For the greater part of the press, the issue was clear cut. It was, they claimed, just a new wrinkle in the old shell game; the builders were the chiselers and the taxpayers the dupes. But in trimming the issues to headline size, a lot had to be left out. The real story behind the FHA "scandals" is told in these omissions.
The nation was at war in 1941 when Section 608 was written. Created under the title "War Housing Insurance" it was aimed at meeting the pressing needs for middle priced dwellings. Time, not money, was the short item, and the government turned to the private builder to get the job done quickly. At the same time, it wrote the builder a code of minimum standards that was not as stiff as the one governing public construction. With this flexibility, the private contractor was able to cut certain costs and build more cheaply than the government itself could. But even if private construction had not been quicker and cheaper than public building, which it was, the federal government would have been restrained on political grounds. A substantial part of the nation in 1941 felt that federal building meant slum clearance, and nothing more. The federal octopus was requested to keep out of middle priced building.
But while builders objected to Uncle Sam moving in on them, they found themseves unable to act without without his help. They were inhibited by the shaky war situation and threats of material scarcities. Rent controls, which lasted up until 1952, made apartment building seem even less economically inviting. Profit hopes looked slim, while risks multiplied.
Meanwhile, growing needs for housing forced Washington to prod the private builder into action. Section 608 was written with a series of gaping loopholes built in as lures. Under a loose and generous appraisal system, the builder was encouraged to pad his estimated costs and borrow more than he needed. At the same time, the government gave up the control position it had formerly held in the private firm. Under this earlier provision it had been able to watch the builder and block his attempts to overborrow. With 608, the government stepped down and turned its back.
Post War Killings
The big killings were not made until 1948. At that time, the provisions were changed to favor the builder in another way. Up until 1948, private construction firms had been permitted to borrow federal-backed money on a per-room basis. (By 1948, they were being granted $1,800 per room.) But now the rule was changed to let the builder borrow up to $8,100 per apartment. The result was a rash of small one-bedroom "efficiency" apartments and some gross cases of overborrowing.

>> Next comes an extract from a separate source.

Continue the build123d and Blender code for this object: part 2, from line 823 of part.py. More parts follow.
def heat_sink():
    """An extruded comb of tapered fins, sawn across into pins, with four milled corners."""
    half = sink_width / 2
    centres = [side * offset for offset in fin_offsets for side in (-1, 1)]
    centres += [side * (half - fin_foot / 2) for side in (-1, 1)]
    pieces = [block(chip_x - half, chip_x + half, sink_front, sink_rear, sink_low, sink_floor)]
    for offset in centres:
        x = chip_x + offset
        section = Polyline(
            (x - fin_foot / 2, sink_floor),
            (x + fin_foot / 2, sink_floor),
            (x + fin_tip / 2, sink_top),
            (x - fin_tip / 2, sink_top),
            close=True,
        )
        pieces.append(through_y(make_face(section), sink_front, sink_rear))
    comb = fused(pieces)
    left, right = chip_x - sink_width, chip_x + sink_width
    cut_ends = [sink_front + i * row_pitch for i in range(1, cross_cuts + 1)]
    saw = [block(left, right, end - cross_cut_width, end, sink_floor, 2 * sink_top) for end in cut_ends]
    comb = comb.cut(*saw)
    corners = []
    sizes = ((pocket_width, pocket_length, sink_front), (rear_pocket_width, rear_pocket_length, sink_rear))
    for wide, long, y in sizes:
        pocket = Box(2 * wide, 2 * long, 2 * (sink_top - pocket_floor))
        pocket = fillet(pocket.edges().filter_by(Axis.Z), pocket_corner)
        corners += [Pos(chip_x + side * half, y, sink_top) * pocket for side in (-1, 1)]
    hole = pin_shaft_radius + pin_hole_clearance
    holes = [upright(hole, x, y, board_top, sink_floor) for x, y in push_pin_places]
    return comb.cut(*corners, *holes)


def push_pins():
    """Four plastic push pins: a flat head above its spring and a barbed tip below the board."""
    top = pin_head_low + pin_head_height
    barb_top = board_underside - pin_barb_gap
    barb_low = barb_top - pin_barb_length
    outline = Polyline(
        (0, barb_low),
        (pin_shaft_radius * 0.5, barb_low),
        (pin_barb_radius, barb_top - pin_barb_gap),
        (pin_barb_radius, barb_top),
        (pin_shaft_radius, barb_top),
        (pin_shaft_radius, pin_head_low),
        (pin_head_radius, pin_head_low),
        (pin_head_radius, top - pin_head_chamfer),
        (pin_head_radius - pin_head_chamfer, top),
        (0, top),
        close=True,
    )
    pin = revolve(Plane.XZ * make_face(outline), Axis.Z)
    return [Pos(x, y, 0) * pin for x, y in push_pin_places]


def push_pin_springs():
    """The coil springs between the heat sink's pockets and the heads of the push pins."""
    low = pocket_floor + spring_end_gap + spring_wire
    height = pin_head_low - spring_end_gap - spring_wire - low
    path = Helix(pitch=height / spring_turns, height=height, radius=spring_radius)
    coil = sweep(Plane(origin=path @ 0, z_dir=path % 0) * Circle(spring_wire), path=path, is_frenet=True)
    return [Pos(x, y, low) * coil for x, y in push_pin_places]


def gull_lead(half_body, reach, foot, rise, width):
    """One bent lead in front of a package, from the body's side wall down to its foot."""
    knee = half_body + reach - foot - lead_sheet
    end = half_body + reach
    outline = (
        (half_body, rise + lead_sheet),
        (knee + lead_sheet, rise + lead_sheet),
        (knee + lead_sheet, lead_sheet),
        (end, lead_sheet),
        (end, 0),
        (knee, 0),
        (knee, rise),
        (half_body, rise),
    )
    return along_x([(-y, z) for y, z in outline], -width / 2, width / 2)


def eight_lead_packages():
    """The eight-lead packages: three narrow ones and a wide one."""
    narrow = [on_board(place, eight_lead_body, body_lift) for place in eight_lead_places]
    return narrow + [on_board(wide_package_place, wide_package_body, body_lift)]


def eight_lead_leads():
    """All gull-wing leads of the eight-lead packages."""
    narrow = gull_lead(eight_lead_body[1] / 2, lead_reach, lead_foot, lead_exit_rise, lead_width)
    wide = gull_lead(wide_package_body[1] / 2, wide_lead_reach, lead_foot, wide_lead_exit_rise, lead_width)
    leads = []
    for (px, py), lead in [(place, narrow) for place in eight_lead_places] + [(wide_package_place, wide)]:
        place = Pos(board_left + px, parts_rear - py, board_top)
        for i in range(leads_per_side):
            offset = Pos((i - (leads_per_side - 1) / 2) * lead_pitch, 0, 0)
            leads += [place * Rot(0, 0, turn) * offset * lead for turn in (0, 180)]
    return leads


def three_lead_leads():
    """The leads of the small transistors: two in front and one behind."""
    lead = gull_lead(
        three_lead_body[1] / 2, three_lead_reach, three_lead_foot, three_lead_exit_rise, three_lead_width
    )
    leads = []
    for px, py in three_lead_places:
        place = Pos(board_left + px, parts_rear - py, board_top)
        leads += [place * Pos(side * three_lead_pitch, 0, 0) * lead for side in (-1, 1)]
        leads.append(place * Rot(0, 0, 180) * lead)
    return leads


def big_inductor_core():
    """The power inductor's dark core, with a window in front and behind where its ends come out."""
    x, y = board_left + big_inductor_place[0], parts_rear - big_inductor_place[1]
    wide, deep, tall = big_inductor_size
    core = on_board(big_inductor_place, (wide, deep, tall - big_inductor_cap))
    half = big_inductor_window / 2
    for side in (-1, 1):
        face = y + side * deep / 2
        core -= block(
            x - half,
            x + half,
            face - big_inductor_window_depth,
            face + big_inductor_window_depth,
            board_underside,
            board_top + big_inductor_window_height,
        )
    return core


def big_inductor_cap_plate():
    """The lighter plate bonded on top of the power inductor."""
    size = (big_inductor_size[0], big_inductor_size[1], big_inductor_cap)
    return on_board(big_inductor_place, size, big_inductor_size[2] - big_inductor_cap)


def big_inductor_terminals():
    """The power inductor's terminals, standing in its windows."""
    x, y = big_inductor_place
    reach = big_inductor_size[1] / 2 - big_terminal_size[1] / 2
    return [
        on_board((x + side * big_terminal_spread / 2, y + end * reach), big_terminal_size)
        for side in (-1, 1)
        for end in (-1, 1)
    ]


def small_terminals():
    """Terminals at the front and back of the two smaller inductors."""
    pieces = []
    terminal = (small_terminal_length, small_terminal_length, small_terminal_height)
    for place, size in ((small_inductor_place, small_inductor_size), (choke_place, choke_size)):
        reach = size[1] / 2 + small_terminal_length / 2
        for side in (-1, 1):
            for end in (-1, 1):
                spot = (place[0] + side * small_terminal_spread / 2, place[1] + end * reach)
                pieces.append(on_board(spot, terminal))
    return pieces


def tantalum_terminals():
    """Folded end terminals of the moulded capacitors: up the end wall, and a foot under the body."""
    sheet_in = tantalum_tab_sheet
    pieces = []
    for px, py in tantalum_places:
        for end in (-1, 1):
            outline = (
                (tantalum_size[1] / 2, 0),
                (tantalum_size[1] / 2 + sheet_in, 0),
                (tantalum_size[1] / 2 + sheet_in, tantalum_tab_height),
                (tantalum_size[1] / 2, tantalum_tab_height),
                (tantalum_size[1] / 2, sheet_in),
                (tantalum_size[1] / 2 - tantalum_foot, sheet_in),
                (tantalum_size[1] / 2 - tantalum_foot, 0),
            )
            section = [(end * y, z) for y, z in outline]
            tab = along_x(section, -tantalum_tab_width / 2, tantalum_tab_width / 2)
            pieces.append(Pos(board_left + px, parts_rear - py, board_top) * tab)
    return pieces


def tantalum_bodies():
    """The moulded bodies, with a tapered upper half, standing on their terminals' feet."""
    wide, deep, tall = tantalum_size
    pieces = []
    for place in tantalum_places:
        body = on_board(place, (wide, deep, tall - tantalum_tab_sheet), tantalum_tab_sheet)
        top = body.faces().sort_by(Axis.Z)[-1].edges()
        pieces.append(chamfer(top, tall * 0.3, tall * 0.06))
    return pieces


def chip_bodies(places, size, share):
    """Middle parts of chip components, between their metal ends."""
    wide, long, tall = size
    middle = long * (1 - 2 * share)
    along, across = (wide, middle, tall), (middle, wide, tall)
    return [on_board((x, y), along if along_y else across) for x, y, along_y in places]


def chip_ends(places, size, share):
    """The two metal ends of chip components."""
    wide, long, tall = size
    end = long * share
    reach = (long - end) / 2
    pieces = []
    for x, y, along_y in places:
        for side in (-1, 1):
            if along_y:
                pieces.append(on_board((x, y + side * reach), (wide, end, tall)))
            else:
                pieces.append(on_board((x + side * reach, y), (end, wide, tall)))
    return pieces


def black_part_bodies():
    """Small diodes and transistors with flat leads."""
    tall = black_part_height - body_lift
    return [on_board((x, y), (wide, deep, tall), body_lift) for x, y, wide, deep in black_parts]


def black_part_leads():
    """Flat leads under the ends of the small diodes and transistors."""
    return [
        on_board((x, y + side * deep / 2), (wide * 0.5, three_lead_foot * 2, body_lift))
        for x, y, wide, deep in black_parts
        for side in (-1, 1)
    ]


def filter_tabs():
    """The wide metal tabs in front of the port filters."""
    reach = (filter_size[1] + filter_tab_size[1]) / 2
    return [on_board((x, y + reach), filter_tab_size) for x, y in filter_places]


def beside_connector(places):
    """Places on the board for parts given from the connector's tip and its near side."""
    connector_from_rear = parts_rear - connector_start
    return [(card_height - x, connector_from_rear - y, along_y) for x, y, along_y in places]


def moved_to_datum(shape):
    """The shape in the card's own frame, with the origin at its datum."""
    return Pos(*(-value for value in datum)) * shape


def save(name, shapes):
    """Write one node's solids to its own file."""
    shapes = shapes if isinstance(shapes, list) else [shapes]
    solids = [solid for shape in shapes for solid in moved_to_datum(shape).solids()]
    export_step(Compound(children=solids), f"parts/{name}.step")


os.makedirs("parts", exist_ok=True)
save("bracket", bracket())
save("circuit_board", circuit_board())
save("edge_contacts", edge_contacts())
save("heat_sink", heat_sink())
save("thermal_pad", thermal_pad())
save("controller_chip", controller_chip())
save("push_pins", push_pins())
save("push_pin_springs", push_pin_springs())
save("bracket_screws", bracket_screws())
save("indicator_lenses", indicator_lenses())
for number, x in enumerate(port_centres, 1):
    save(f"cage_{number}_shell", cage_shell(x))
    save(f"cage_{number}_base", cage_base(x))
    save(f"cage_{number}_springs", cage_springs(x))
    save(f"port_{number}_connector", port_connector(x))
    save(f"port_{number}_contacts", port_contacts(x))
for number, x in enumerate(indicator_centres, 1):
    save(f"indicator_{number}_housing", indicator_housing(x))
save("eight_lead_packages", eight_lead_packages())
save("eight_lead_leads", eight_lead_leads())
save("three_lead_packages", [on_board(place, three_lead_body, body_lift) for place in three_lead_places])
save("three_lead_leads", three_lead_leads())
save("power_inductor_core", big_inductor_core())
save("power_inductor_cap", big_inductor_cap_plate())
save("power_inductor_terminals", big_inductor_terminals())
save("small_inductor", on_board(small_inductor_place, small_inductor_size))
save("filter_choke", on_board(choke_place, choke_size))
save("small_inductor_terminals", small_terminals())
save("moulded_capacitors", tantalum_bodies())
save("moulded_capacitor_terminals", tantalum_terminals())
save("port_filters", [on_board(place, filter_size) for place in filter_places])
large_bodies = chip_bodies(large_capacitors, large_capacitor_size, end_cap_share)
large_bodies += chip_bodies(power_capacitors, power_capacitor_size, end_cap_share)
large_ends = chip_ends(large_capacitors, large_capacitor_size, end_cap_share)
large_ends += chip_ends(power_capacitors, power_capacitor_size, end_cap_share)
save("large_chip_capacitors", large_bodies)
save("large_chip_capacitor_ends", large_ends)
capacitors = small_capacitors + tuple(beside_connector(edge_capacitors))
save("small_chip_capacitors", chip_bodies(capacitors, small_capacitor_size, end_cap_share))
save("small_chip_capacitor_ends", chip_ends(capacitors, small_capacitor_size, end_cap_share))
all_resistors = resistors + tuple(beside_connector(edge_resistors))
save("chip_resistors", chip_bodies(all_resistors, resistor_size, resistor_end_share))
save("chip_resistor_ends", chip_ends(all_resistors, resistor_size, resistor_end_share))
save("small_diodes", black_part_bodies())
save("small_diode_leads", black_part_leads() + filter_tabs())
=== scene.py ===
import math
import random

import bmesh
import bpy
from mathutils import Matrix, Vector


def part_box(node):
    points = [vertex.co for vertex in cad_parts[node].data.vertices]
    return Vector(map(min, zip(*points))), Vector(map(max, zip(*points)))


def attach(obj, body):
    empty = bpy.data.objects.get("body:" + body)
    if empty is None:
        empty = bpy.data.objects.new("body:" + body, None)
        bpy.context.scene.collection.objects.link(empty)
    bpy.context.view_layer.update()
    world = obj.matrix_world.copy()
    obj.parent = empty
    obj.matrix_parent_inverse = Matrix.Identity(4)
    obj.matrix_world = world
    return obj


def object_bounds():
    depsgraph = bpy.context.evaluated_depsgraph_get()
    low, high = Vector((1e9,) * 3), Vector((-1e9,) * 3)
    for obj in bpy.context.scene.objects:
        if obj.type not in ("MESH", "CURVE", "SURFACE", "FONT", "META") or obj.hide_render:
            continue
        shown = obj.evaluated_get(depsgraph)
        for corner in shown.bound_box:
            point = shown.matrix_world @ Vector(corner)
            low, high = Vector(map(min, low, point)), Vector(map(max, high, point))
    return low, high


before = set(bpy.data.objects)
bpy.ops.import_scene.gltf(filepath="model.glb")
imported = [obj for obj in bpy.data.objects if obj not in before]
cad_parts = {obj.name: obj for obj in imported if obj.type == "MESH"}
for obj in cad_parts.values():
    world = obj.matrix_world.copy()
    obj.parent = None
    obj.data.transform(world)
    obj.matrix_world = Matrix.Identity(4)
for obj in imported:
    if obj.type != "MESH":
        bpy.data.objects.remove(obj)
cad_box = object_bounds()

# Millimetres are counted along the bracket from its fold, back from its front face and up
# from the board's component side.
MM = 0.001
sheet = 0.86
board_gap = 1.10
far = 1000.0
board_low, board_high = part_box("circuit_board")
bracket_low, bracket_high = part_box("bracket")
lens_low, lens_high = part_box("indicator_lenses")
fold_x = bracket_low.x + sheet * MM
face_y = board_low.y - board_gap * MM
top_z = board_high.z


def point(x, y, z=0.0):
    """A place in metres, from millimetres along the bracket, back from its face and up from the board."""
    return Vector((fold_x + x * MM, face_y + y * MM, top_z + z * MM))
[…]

Washington was not being "duped." The FHA, the Administration, even the Congress knew very well what was going on. Money was being pumped into the building industry for a reason. In 1948, the national economy had begun to show signs of faltering, and businessmen were acutely concerned with the possibility of a slump. Industry turned to the federal government for help, and the change in 608 was part of the response. Democrats were not inclined to be stingy with a national election imminent.

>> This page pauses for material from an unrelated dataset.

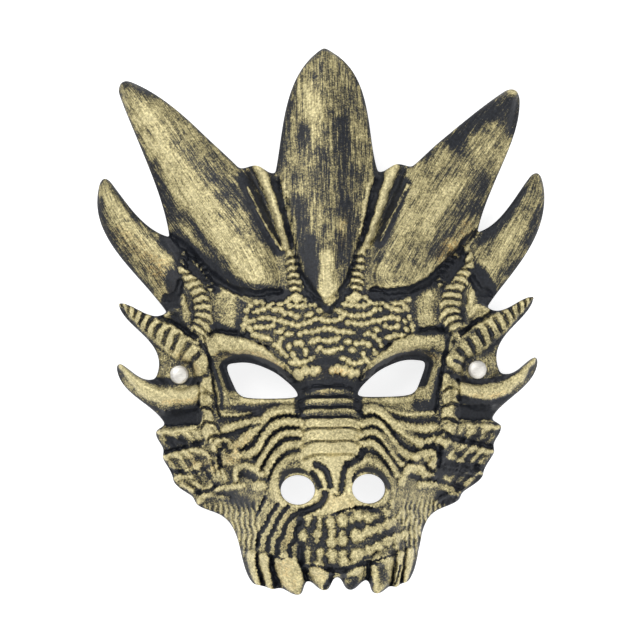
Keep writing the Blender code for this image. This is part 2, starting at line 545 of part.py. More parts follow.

There was, of course, a gimmick in the "give-away." The government figured to get most of the money back through its high personal income taxes. But the builders managed to beat the game by treating their windfalls as capital gains, which were not taxed so heavily. Only momentarily outsmarted, Congress, in 1949, passed an act freezing the windfall assets for a three year period. But by 1952 the frozen assets began to thaw, and the builders began to collect.
Even though these subsidies have been realized, it is absurd to talk in terms of huge losses to the taxpayers. The government guaranty service was not free; builders were charged 1/2% of the mortgage principal to ease the federal risk. Many 608 projects have paid off. As in any insurance undertaking, the good bets have helped to cover the bad ones.
Section 608 had a job to do, and it did it. It was created to build apartment houses quickly and cheaply. Even with the large profits that were made, it is doubtful whether public housing could have done the building at a smaller cost to the taxpayer. No one condones the clear cases of fraud and bribery that did occur in some instances. But by and large, the builders acted, and profited, in accordance with the law. Federal Housing chief Albert Cole admitted that the builder "had a right to outguess" the appraiser if he could. Instances of inadequate, matchbox construction do appear, but they are rare. There certainly was no widespread jerry-building reminiscent of the 1920's. On the credit side, FHA established a code of minimum building standards that was uniform for the whole country. But more important, it did what nobody else could do: it got the houses built when they were needed.